A. Three basic theses
    1. There are (positive) universals.

    2. Theoretical terms have denotation and are analyzable by means of observation terms, logical terms, and quasi-logical terms (e.g., property, part, event, etc.); however, statements involving theoretical terms are not reducible to (equivalent in meaning to) statements about the observable properties and relations of observable objects.

    3. Nomological terms and causal terms are theoretical and not observational; therefore, they are analyzable by means of observational terms, logical terms, and quasi-logical terms, though the analysis is not reductive, in the sense that it analyzes theoretical terms merely by means of observational terms. Nonetheless, claims Tooley, theoretical statements can, by means of the Ramsey-Lewis method, be translated into statements that have no theoretical terms.

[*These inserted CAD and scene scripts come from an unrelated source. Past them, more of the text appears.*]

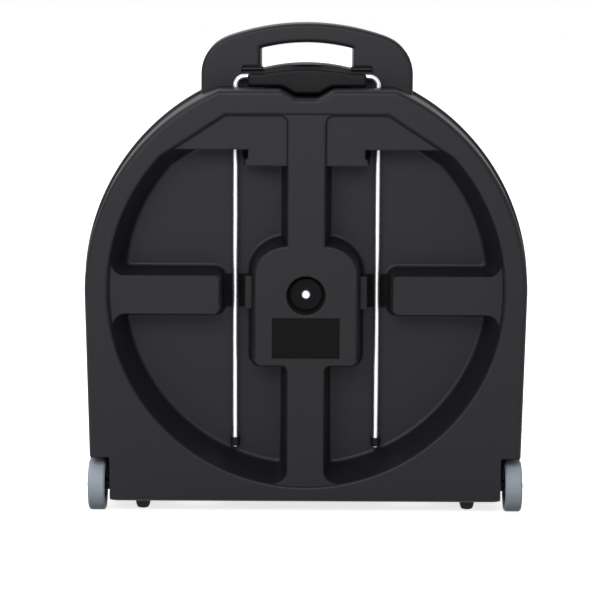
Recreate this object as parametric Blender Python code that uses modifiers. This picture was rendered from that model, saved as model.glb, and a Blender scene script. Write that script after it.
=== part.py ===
"""A hard moulded trolley case for cymbals, with a telescopic pull handle on its back.

The case stands on two wheels and four feet. Its back, with the pull rods, faces -Y, its lid faces
+Y, and +Z is up. The origin is on the floor, under the middle of the case.
"""

from math import asin, ceil, cos, pi, radians, sin, sqrt, tan

import bmesh
import bpy
from mathutils import Matrix, Vector

MM = 0.001

# Clearances
TOUCH = 0.3 * MM
RUNNING = 0.4 * MM

# The outline of both shells, seen from behind
ARC_RADIUS = 305 * MM
ARC_HEIGHT = 311 * MM
TOP_HEIGHT = 591 * MM
BOTTOM_HEIGHT = 18.7 * MM
BOTTOM_HALF = 298 * MM
CORNER_RADIUS = 38 * MM
OUTLINE_STEP = radians(6)
FILLET_STEP = radians(30)

# The shells from back to front
REAR_DEPTH = 95 * MM
LID_DEPTH = 90 * MM
WALL = 4 * MM
EDGE_RADIUS = 7.5 * MM
LID_EDGE_RADIUS = 16 * MM
LID_PANEL_RADIUS = 232 * MM
LID_PANEL_DEEP = 4 * MM
FLANK_DRAFT = 2.5 * MM
LIP_OUT = 4 * MM
LIP_THICK = 5 * MM

# The recess in the back, its deep pockets and what is left standing between them
RECESS_RADIUS = 274.4 * MM
RECESS_HEIGHT = 313.7 * MM
RECESS_TOP = 558.5 * MM
RECESS_TOP_HALF = 112 * MM
RECESS_CHAMFER_FROM = radians(36)
RECESS_DEPTH = 60 * MM
RING_DRAFT = 15 * MM
RIB_DRAFT = 8 * MM
RIB_SET_BACK = 4 * MM
BLOCK_SET_BACK = 10 * MM
CUT_STEP = 0.4 * MM
RIB_HALF = 25.3 * MM
POCKET_CORNER = 19 * MM
CROSS_HEIGHT = 308 * MM
CHANNEL_OUTER = 122 * MM
BOSS_HALF = 70 * MM
BOSS_BOTTOM = 210 * MM
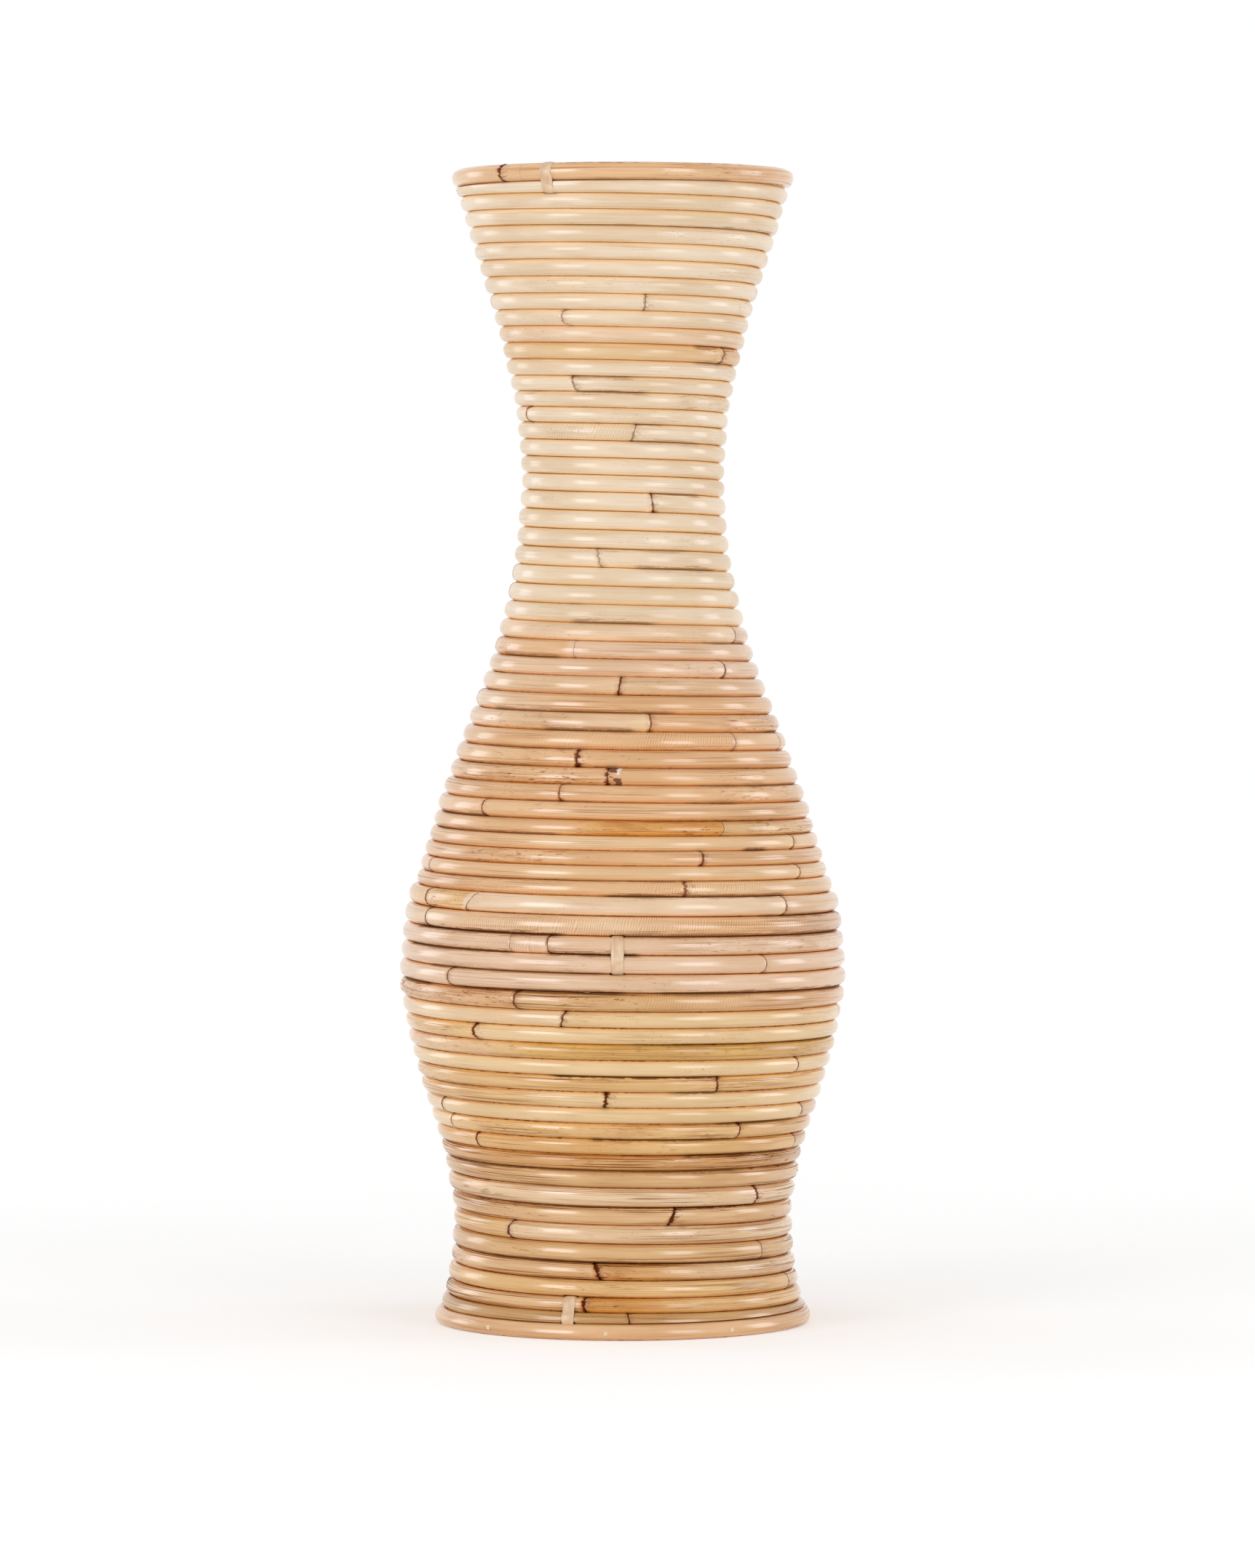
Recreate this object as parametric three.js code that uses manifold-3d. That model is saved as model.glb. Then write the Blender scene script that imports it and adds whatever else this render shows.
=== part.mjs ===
// A tall rattan vase: whole rattan canes wound in one rising spiral, from a level base hoop to a level rim
// hoop. The spiral is laid cane after cane, butted end to end, and pinned from inside to six upright rattan
// splints. Its first and last turns are pared to a long taper, which fills the wedge between spiral and hoop.
// Strips of rattan peel bind the first turns, a joint at the belly, and the last turn to the rim hoop.
// A plywood panel is let into the base hoop and held by steel brads driven through the hoop.
// Millimetres, +Z up, origin on the floor at the centre of the foot. The front looks along +Y.
import * as THREE from "three";
import { mergeVertices } from "three/addons/utils/BufferGeometryUtils.js";
import Module from "manifold-3d";

// Outline of the vase, measured over the outside of the canes
const HEIGHT = 600;
const RIM_RADIUS = 89;
const NECK_RADIUS = 52.7;
const NECK_HEIGHT = 434.5;
const BELLY_RADIUS = 115.8;
const BELLY_HEIGHT = 180;
const WAIST_RADIUS = 87.4;
const WAIST_HEIGHT = 56;
const FOOT_RADIUS = 98;

// How the outline leaves the rim and the foot: degrees from upright
const RIM_FLARE = 15;
const FOOT_FLARE = 21;

// Canes, from the foot up: how many times each one goes round, and the height of row that it makes.
// They are natural stock, so no two are quite as thick. Together they fill the wall at this height, and in a
// taller or shorter one they all go round more or less often in the same proportion.
const CANES = [
  { turns: 1.77, row: 7.9 },
  { turns: 1.99, row: 8.9 },
  { turns: 2.09, row: 9.9 },
  { turns: 0.84, row: 9.8 },
  { turns: 1.55, row: 10.1 },
  { turns: 5.51, row: 8.6 },
  { turns: 5.03, row: 8.5 },
  { turns: 4.01, row: 9.5 },
  { turns: 2.07, row: 10.1 },
  { turns: 4.79, row: 7.9 },
  { turns: 3.1, row: 9.3 },
  { turns: 1.03, row: 9.7 },
  { turns: 3.96, row: 9.9 },
  { turns: 2.82, row: 9.5 },
  { turns: 7.13, row: 9.8 },
  { turns: 4.03, row: 8.9 },
  { turns: 3.09, row: 8.2 },
  { turns: 4.9, row: 8.7 },
  { turns: 4.53, row: 9.0 },
  { turns: 3.35, row: 8.3 },
];

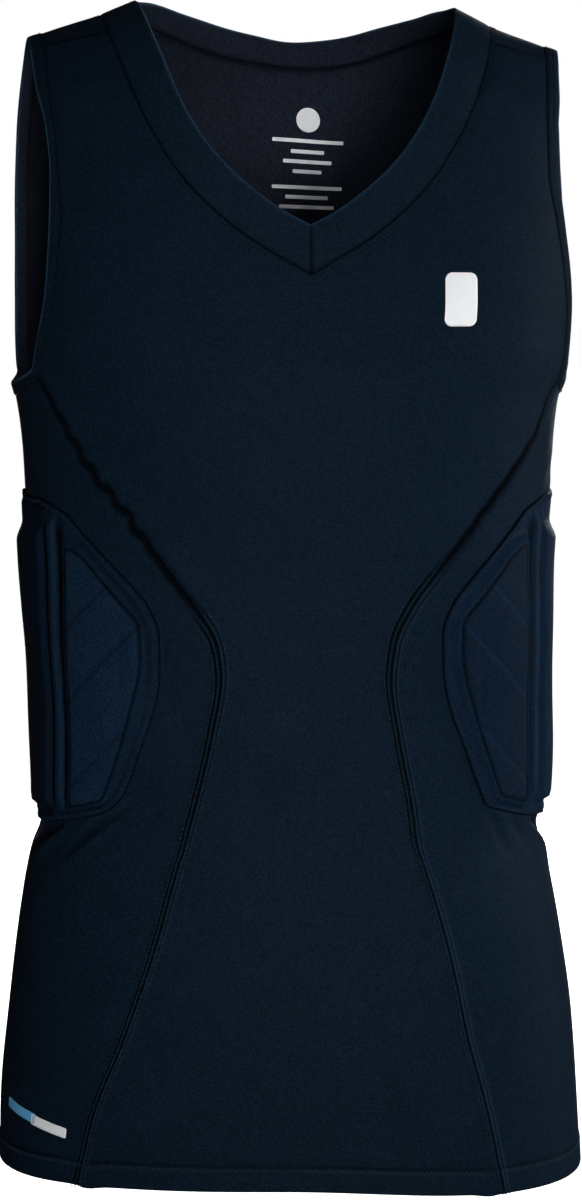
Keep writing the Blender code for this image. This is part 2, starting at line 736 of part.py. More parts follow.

Ponder conditions 2 and 3 for analyzability on p. 26. Tooley's argument for the claim that nomological terms introduce non-extensional contexts is, I believe, flawed, though I will not argue the point here other than by pointing out that we might construe (1) as
    (1*) Water and sugar are such that it is a law that latter dissolves in the former,
which is not susceptible to his argument. However, the main argument for the analyzability of causal terms is this:
    "... even if it turns out that some non-reductionist account of causation is correct, it will still be true that there is no observable difference between a world in which all of the non-causal facts are as they would be if states of affairs were causally related, and a world in which the states of affairs in question really are causally related ... So there cannot be any properties or relations, with which one can be directly acquainted that are associated with causal terms. Consequently, neither causal terms, nor nomological terms, can be treated as primitive, however familiar some of them may be. Analysis is required" (p. 28).
Comments: First of all, we are given no general account of what is to count as an observational term; in fact, however, it seems quite clear that not only causal terms, but also natural kind terms, must be counted as theoretical terms on this account, at least if the latter have connotations about causal powers, processes, etc. Indeed, it may very well be that an Aristotelian will not know whether to accept or reject the two theses of Humean supervenience precisely because of this ambiguity. (In general, much of this book is written at such a high level of abstraction that it is hard to know what to make of it.)

B. Humean Supervenience

At any rate, in both the book and the article Tooley is concerned with undermining Humean supervenience even while hanging on to the strong form of Humean empiricism embodied in the claim that all nomological and causal terms are theoretical and not observational terms. The thesis of Humean supervenience relevant to causality goes like this:

    The truth values of all singular causal statements are logically determined by the truth values of statements of causal laws, together with the truth values of non-causal statements about particulars.
This thesis is spelled out in a bit more detail on pp. 94-96 of the article in Midwest Studies. Once again, it is hard to know exactly how to react to this thesis without knowing more about what is to count as a causal statement or a causal law. (It also seems committed to determinism as it stands, but perhaps this can be remedied).

Tooley argues against this thesis at length in the article (which corresponds to chapter 6 in the book, although in the book he comes down clearly on the side of the "intermediate position," which lies between the supervenience view and the singularist view, according to which singular causal statements are basic independently of whether or not they fall under causal laws.

The components of Tooley's considered view are these:

    (1) Causal terms and statements are theoretical rather than observational and they refer beyond what is observable; what's more, it is possible in principle to be rationally justified accepting some causal statements as true.

    (2) Causal terms and statements are analyzable.

    (3) All causal connections presuppose underlying causal laws.

    (4) Humean supervenience is nonetheless false. That is, the truth values of singular causal statements are not "logically determined" by the truth values of statements of causal laws, together with the truth values of statements about particulars.

    (5) Causation is that theoretical relation that determines the direction of the logical transmission of probabilities.

We have already seen one argument for (2). On pp. 247-249 Tooley trots out three more arguments:
    (1) The formal structural properties of causal relations can be explained only if causal concepts are analyzable. (I must confess that I don't understand this argument).

    (2) If causal concepts are unanalyzable, then the acquisition of causal knowledge presupposes the existence of a somewhat mysterious capacity.

    (3) Non-causal facts can provide evidence for causal claims.